The stories involving Trowa and Wufei are, unexpectedly enough, romantic tragedies, as each meet young women who will have significant impacts on their lives. Trowa's story also implies that Catherine Bloom, the circus performer he meets during the series, is in fact his long-lost older sister, who he was separated from as an infant during an attack by the Alliance which presumably killed their parents, and that Trowa's real name is actually Triton Bloom.

The focus is more on origin in the cases of Duo and Quatre. "Duo Maxwell" is revealed to not be Duo's given name; instead, "Duo" was taken by the young orphan in memory of a childhood friend named Solo, who died from a severe illness, and "Maxwell" was taken afterwards from a kind priest named Father Maxwell, who, along with a nun named Sister Helen, ran an orphanage out of the Maxwell Church. Sister Helen and Father Maxwell played a large role in the childhood of Duo, acting in parental roles until they (and the entire orphanage) were made casualties of an Alliance attack on rebels within the church (which was later known as the Maxwell Church Massacre), despite young Duo's best efforts to keep his new family alive.

Quatre, in contrast, has possibly the least tragic past out of all the pilots. Contrary to what he believes, he is not, in fact, the product of test-tube reproduction (his 29 elder sisters, however, are). His mother, Katherine, died in childbirth due to complications from living in space affecting the body's ability to give birth safely. As he refers to himself as a test-tube child in the series, it can be assumed his father and sisters never told him about his mother.

The histories of the two surviving Peacecraft family members, Relena and Zechs Merquise, are unveiled as well. As the Sanq Kingdom fell, only two members of the royal family survived: the children, Zechs and Relena. Relena was adopted by the Darlian family and raised as their own. The story implies that Relena and Zechs met prior to the series, which is how Zechs knew that his little sister was still alive (although she did not know him, having not been told about her true identity until the series). Also appearing in the story is a young boy who briefly attends Relena's school (apparently on an undercover mission) and greatly resembles Heero.

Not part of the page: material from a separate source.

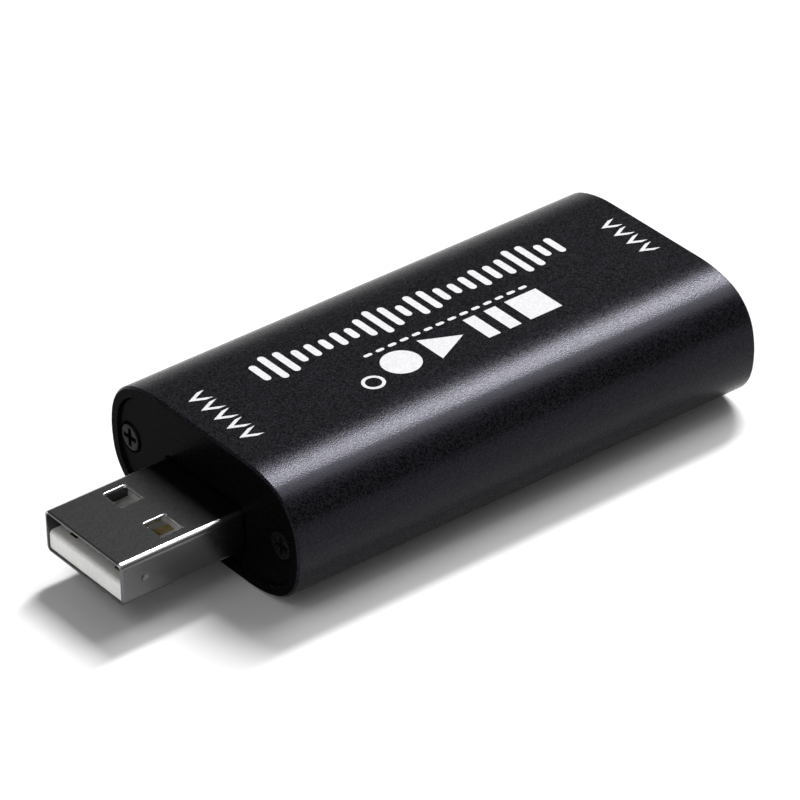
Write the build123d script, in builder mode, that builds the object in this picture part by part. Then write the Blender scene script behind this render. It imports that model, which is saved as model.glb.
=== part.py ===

The manga also features undetailed cameos from notable characters in the series, such as Lucrezia Noin (in Heero's story) and Sally Po (in Wufei's story).

Toward the end, the five heroes gather for a brief new mission that is set after Endless Waltz, an event which ends in a cliffhanger but with a promising connotation. The work concludes with an affectionate parting message from writer Sumizawa himself to the fans of Gundam Wing.